"A snorkeler swims over life-size statues near Cancún, Mexico.

More than 400 of the permanent sculptures have been installed in recent months in the National Marine Park of Cancún, Isla Mujeres, and Punta Nizuc (map of the region) as part of a major artwork called "The Silent Evolution." The installation is the first endeavor of a new underwater museum called MUSA, or Museo Subacuático de Arte."


Created by Mexico-based British sculptor Jason deCaires Taylor, the Caribbean installation is intended to eventually cover more than 4,520 square feet (420 square meters), which would make it "one of the largest and most ambitious underwater attractions in the world," according to a museum statement.

In doing so, Taylor hopes the reefs, which are already stressed by marine pollution, warming waters, and overfishing, can catch a break from the approximately 750,000 tourists who visit local reefs each year.

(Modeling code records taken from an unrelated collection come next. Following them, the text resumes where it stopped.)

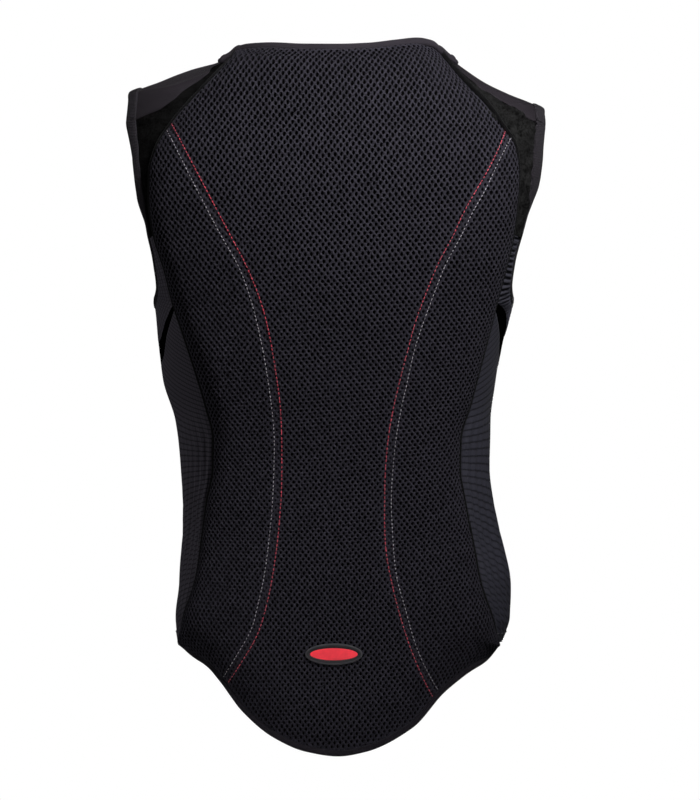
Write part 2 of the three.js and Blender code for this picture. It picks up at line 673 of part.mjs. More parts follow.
// Slices from the shoulder's back seam, over the shoulder line, to its front seam
function shoulderPlaces(side, seams) {
  return seams.shoulderBack.map((from, i) => {
    const to = seams.shoulderFront[i];
    const centreZ = Math.min(from.point.z, to.point.z) - HALF_DEPTH / 4;
    const fromAngle = Math.atan2(from.point.z - centreZ, -from.point.y);
    const toAngle = Math.atan2(to.point.z - centreZ, -to.point.y);
    const between = steps(SHOULDER_STEPS).slice(1, -1).map((t) => {
      const x = lerp(from.point.x, to.point.x, t);
      return overShoulder(side, x, lerp(fromAngle, toAngle, t), centreZ);
    });
    return [from, ...between, to];
  });
}

// Between the board's edge and the shoulder seam, then the armhole
function yokePlaces(side, seams) {
  const edge = [...seams.shoulderBack, ...seams.backEdge.slice(1, YOKE_ROWS + 1)];
  const boardDowns = [...SHOULDER_SEAM, ...ARMHOLE_BACK.slice(0, YOKE_ROWS)].map((row) => row.board);
  return edge.map((place, i) =>
    steps(YOKE_STEPS).map((t) => blend(onBoardEdge(side, boardDowns[i]), place, t)),
  );
}

// From the yoke's foot down the board's edge, then round above the gusset to the front seam
function underarmPlaces(side, seams) {
  const boardDowns = ARMHOLE_BACK.slice(YOKE_ROWS - 1).map((row) => row.board);
  const foot = [
    ...boardDowns.map((down) => onBoardEdge(side, down)),
    ...steps(ROUND_STEPS).map((along) => onSide(side, along, seams.gussetUpper(along))),
  ];
  const edge = [...seams.backEdge.slice(YOKE_ROWS, -1), ...seams.roundEdge];
  return foot.map((place, i) => steps(YOKE_STEPS).map((t) => blend(place, edge[i], t)));
}

// A black sliver that opens from the board's edge towards the front
function gussetPlaces(side, seams) {
  const downAt = (along, t) => lerp(seams.gussetUpper(along), seams.gussetLower(along), t);
  return steps(ROUND_STEPS).map((along) =>
    steps(GUSSET_STEPS).map((t) => onSide(side, along, downAt(along, t))),
  );
}

// Below the gusset to the hem
function sidePanelPlaces(side, seams) {
  const hem = (along) => lerp(SIDE_HEM, FRONT_HEM, along);
  const downAt = (along, t) => lerp(seams.gussetLower(along), hem(along), t);
  return steps(SIDE_ROWS).map((t) =>
    steps(ROUND_STEPS).map((along) => ({ ...onSide(side, along, downAt(along, t)), along })),
  );
}

// How far the folds lift a place of the side panel
function foldRise(side, { along, down }) {
  const bump = (x, from, to) => {
    const t = (x - from) / (to - from);
    return t > 0 && t < 1 ? Math.sin(Math.PI * t) ** 2 : 0;
  };
  return FOLDS.filter((fold) => fold.side === side.name).reduce((sum, fold) => {
    const across = bump(along, fold.along - fold.halfWidth, fold.along + fold.halfWidth);
    return sum + fold.rise * FOLD_RISE * across * bump(down, fold.from, fold.to);
  }, 0);
}

// From the neckline and the shoulder's front seam down to the hem, and from the zip to the side
function frontPlaces(side, seams) {
  const neckline = [...seams.neckline].reverse();
  const top = [onZipEdge(side, NECKLINE_FOOT), ...neckline, ...seams.shoulderFront];
  const { frontEdge } = seams;
  const outer = [
    ...[...frontEdge].reverse(),
    ...steps(FRONT_SEAM_STEPS)
      .slice(1)
      .map((t) => onFrontSeam(side, lerp(frontEdge[0].down, FRONT_HEM, t))),
  ];
  const outerAngle = curve(outer, "down", "angle");
  const topDown = outer[0].down;
  return outer.map((edge) => {
    const share = (edge.down - topDown) / (FRONT_HEM - topDown);
    return top.map((start, i) => {
      if (i === top.length - 1) return edge;
      const down = lerp(start.down, FRONT_HEM, share);
      const zipAngle = onZipEdge(side, start.down).angle;
      const across = (start.angle - zipAngle) / (outerAngle(start.down) - zipAngle);
      return placeAt(side, lerp(onZipEdge(side, down).angle, outerAngle(down), across), down);
    });
  });
}

// A closed loop round the armhole, over the shoulder's outer slice
function armholeBindingGeometry(seams, shoulder) {
  const loop = [
    ...seams.backEdge,
    ...seams.roundEdge.slice(1),
    ...seams.frontEdge.slice(1),
    ...shoulder[shoulder.length - 1].slice(1, -1).reverse(),
  ];
  const middle = loop
    .reduce((sum, place) => sum.add(place.point), new THREE.Vector3())
    .divideScalar(loop.length);
  return bindingGeometry(loop, ARM_BINDING_WIDTH, ARM_BINDING_THICKNESS, middle, true);
}

// From just inside the nape corner over the shoulder and down the front neckline to the zip
function neckBindingGeometry(side, seams, shoulder) {
  const zipSide = onFront(side, (ZIP_WIDTH + 4 * SEAM_GAP) / BODY_WIDTH, NECKLINE_FOOT);
  const [seamEnd, next] = shoulder[0].map((place) => place.point);
  const startShare = (NECK_BINDING_WIDTH + NECK_CORNER_CLEARANCE) / seamEnd.distanceTo(next);
  const start = { side, point: seamEnd.clone().lerp(next, startShare) };
  const edge = [start, ...shoulder[0].slice(1), ...seams.neckline, zipSide];
  const middle = new THREE.Vector3(0, 0, 0);
  return bindingGeometry(edge, NECK_BINDING_WIDTH, NECK_BINDING_THICKNESS, middle);
}

// Along the board's top edge, and past its corners towards the shoulders
function napeBindingGeometry(shoulderCorners) {
  const top = boardColumns.map((across) => onBoard(across, BOARD_TOP));
  const pastCorner = (corner, shoulderCorner) => {
    const reach = corner.point.distanceTo(shoulderCorner.point);
    return blend(corner, shoulderCorner, 1 - (2 * NECK_BINDING_WIDTH) / reach);
  };
  const line = [
    pastCorner(top[0], shoulderCorners.left),
    ...top,
    pastCorner(top[top.length - 1], shoulderCorners.right),
  ];
  const above = new THREE.Vector3(0, 0, BACK_LENGTH);
  return bindingGeometry(line, NECK_BINDING_WIDTH, NECK_BINDING_THICKNESS, above);
}

// Along the board's bottom edge from corner to corner
function tailBindingGeometry() {
  const line = boardColumns.map((across) => onBoard(across, BOARD_FOOT));
  const below = new THREE.Vector3(0, 0, -2 * BACK_LENGTH);
  return bindingGeometry(line, TAIL_BINDING_WIDTH, TAIL_BINDING_THICKNESS, below);
}

const vest = new THREE.Group();
function add(name, geometry, look) {
  const mesh = new THREE.Mesh(geometry, new THREE.MeshStandardMaterial(look));
  mesh.name = name;
  vest.add(mesh);
}

const board = boardGeometry();
add("back_board", board, FINISHES.spacerMesh);
add("badge", badgeGeometry(new THREE.Mesh(board)), FINISHES.rubber);
add("zip", await zipGeometry(), FINISHES.zip);

const shoulderCorners = {};
for (const side of SIDES) {
  const seams = seamsOf(side);
  const shoulder = shoulderPlaces(side, seams);
  const addCloth = (piece, places, thickness, look, rise) =>
    add(`${piece}_${side.name}`, clothGeometry(side, places, thickness, rise), look);
  const { smoothCloth, stretchBlack, ribbedKnit, binding } = FINISHES;
  addCloth("shoulder", shoulder, CLOTH_THICKNESS, smoothCloth);
  addCloth("front", frontPlaces(side, seams), CLOTH_THICKNESS, smoothCloth);
  addCloth("yoke", yokePlaces(side, seams), YOKE_THICKNESS, stretchBlack);
  addCloth("gusset", gussetPlaces(side, seams), YOKE_THICKNESS, stretchBlack);
  addCloth("underarm_band", underarmPlaces(side, seams), KNIT_THICKNESS, ribbedKnit);
  const folds = (place) => foldRise(side, place);
  addCloth("side_panel", sidePanelPlaces(side, seams), KNIT_THICKNESS, ribbedKnit, folds);
  add(`armhole_binding_${side.name}`, armholeBindingGeometry(seams, shoulder), binding);
  add(`neck_binding_${side.name}`, neckBindingGeometry(side, seams, shoulder), binding);
  shoulderCorners[side.name] = seams.shoulderBack[0];
}
add("neck_binding_back", napeBindingGeometry(shoulderCorners), FINISHES.binding);
add("tail_binding", tailBindingGeometry(), FINISHES.binding);

export default vest;
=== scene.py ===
"""Looks of a sleeveless back protector vest, seen from behind: a padded board under spacer mesh with
stitched seams, black stretch yokes, ribbed sides, bound edges, an oval badge and a plain zipped front.

Lengths are in millimetres until a mesh is made. A place on the torso is an angle round from the middle
of the back, negative to the wearer's left, and `down`, the share of BACK_LENGTH below the nape edge.
"""

import math

import bmesh
import bpy
import numpy as np
from mathutils import Matrix, Vector


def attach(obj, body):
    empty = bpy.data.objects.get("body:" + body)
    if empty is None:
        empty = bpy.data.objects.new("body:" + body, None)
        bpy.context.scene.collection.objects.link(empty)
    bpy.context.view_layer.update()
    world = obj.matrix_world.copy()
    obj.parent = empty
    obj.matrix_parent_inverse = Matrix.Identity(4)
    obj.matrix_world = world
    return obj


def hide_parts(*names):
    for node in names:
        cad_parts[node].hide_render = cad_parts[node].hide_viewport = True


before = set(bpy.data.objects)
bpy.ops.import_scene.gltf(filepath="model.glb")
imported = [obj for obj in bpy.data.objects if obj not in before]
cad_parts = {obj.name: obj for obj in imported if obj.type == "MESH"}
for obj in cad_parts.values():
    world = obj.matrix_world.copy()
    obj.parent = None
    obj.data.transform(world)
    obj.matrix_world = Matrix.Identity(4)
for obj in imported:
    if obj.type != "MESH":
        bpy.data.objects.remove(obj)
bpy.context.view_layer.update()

MM = 0.001
BODY = "root"

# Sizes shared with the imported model
BACK_LENGTH = 682.0
NAPE_RISE = 20.3
HALF_WIDTH = 160.0
HALF_DEPTH = 112.0
PAD_THICKNESS = 16.0
PAD_EDGE = 4.0
PAD_ROLL = 30.0
KNIT_THICKNESS = 1.6
YOKE_THICKNESS = 1.5
CLOTH_THICKNESS = 1.5
FOLD_RISE = 5.0
ARM_BINDING = (9.0, 3.0)
NECK_BINDING = (5.5, 4.6)
TAIL_BINDING = (5.0, 4.6)
ZIP_WIDTH = 24.0
ZIP_TAPE = 1.3
ZIP_TEETH_RISE = 2.8
BADGE_DOWN = 0.862
BADGE_LEFT = 3.8
BADGE_HALF = (27.0, 10.25)

# The photograph's frame: millimetres a pixel, and the pixel of the part's origin
PIXEL = 0.95
ORIGIN_PX = (338.0, 57.97)
IMAGE_SIZE = (700, 800)

# Torso sections: down, left and right half-widths, back and front depths, power of the outline
TORSO = np.array([
    [0.0, 0.6, 0.6, 0.52, 0.36, 2.2],
    [0.019, 0.635, 0.64, 0.57, 0.4, 2.2],
    [0.035, 0.71, 0.695, 0.625, 0.45, 2.25],
    [0.046, 0.87, 0.755, 0.67, 0.48, 2.3],
    [0.063, 1.06, 0.87, 0.73, 0.54, 2.35],
    [0.08, 1.235, 1.01, 0.78, 0.59, 2.4],
    [0.1, 1.29, 1.2, 0.83, 0.65, 2.45],
    [0.124, 1.32, 1.275, 0.88, 0.72, 2.5],
    [0.175, 1.325, 1.285, 0.97, 0.85, 2.6],
    [0.227, 1.295, 1.245, 1.01, 0.94, 2.6],
    [0.297, 1.19, 1.13, 1.01, 1.01, 2.6],
    [0.345, 1.12, 1.065, 0.98, 1.02, 2.55],
    [0.376, 1.082, 1.025, 0.955, 1.015, 2.5],
    [0.429, 1.06, 0.97, 0.9, 0.99, 2.5],
    [0.478, 1.033, 0.933, 0.85, 0.955, 2.4],
    [0.534, 0.96, 0.898, 0.8, 0.925, 2.35],
    [0.603, 0.926, 0.895, 0.77, 0.9, 2.3],
    [0.687, 0.905, 0.939, 0.79, 0.92, 2.3],
    [0.763, 0.926, 1.008, 0.85, 0.95, 2.35],
    [0.81, 0.956, 1.012, 0.89, 0.96, 2.4],
    [0.85, 0.94, 0.96, 0.925, 0.97, 2.4],
    [1.0, 0.9, 0.92, 1.05, 0.98, 2.4],
])

# The board's side edges: down, left, right
BOARD_EDGE = np.array([
    [0.02, 0.585, 0.59],
    [0.033, 0.625, 0.64],
    [0.058, 0.724, 0.745],
    [0.088, 0.85, 0.855],
    [0.119, 0.965, 0.95],
    [0.158, 1.067, 1.045],
    [0.19, 1.1, 1.058],
    [0.227, 1.1, 1.048],
    [0.272, 1.073, 1.021],
    [0.325, 1.004, 0.968],
    [0.368, 0.958, 0.919],
    [0.408, 0.904, 0.877],
    [0.478, 0.81, 0.8],
    [0.513, 0.766, 0.762],
    [0.56, 0.722, 0.708],
    [0.603, 0.724, 0.704],
    [0.645, 0.755, 0.731],
    [0.729, 0.799, 0.799],
    [0.77, 0.824, 0.827],
    [0.81, 0.865, 0.87],
    [0.848, 0.893, 0.912],
])
BOARD_TOP = 0.02
BOARD_FOOT = 0.848

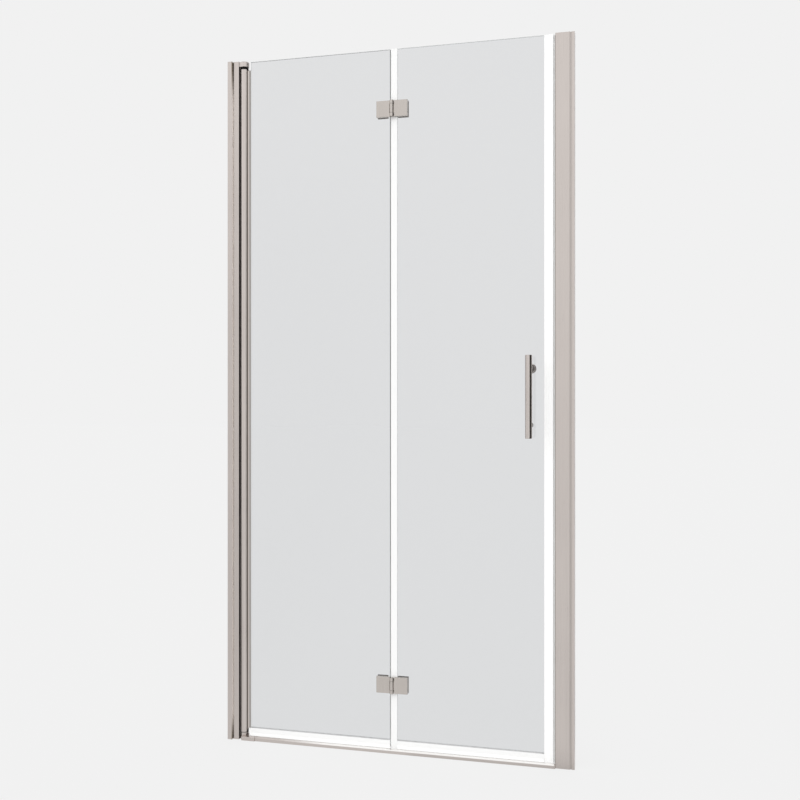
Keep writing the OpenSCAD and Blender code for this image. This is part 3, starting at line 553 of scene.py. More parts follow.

"That puts a lot of pressure on the existing reefs," Taylor told National Geographic News. "So part of this project is to actually discharge those people away from the natural reefs and bring them to an area of artificial reefs."





Pictured in late 2010, "Sarah," modeled after a U.K. linguistics professor, is the only "Silent Evolution" statue with a false lung, according to Taylor.

Divers can either fill the lung by blowing bubbles into a hole on her back or using air from their tanks. The air then slowly escapes though the opening in her mouth.

The cement figures will change in appearance over time as coral and other marine life takes over—all part of Taylor's vision.